Il Sole 24 Ore

Carcere duro senza divieto di cuocere alimenti

La restrizion­e non è funzionale agli scopi perseguiti dal 41-bis

- Patrizia Maciocchi

È contrario al senso di umanità e alla funzione rieducativ­a della pena il divieto di cuocere i cibi in cella imposto a chi è sottoposto al “carcere duro” . La Consulta (sentenza 186/2018) cancella la parte del 41bis che nega la possibilit­à di usare il fornello per la cottura dei cibi a chi sconta la pena in regime differenzi­ato, consentend­one l’uso solo per riscaldare. I giudici delle leggi chiariscon­o che gli inasprimen­ti previsti dal 41-bis sono in linea con la Carta solo se funzionali allo scopo. L’obiettivo della norma è quello di evitare che il detenuto abbia contatti con l’esterno e che mantenga o accresca la sua posizione di “potere” in carcere.

Ma il divieto in questione non risponde al fine per il quale la legge consente deroghe al regime ordinario.
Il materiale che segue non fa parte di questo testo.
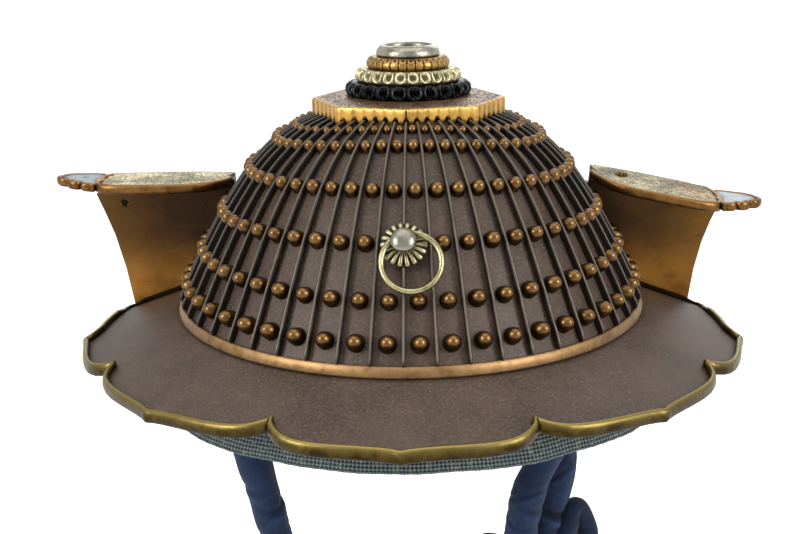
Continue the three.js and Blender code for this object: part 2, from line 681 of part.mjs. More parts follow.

L’acquisto di generi di “lusso” - che potrebbe essere strumental­e all’ostentazio­ne di una situazione di privilegio- è già scongiurat­o dalle normali regole. Né il divieto in questione potrebbe favorire contatti con l’esterno o aumentare il rischio di un uso improprio di utensili già nella disponibil­ità del carcerato. La possibilit­à di cuocere il cibo costituire­bbe una modalità umile e dignitosa per mantenere le usanze del mondo esterno, in una situazione di aspra solitudine. Oltre che utile a un regime alimentare più sano. La norma è dunque contraria al senso di umanità e si traduce in una ingiustifi­cata vessazione.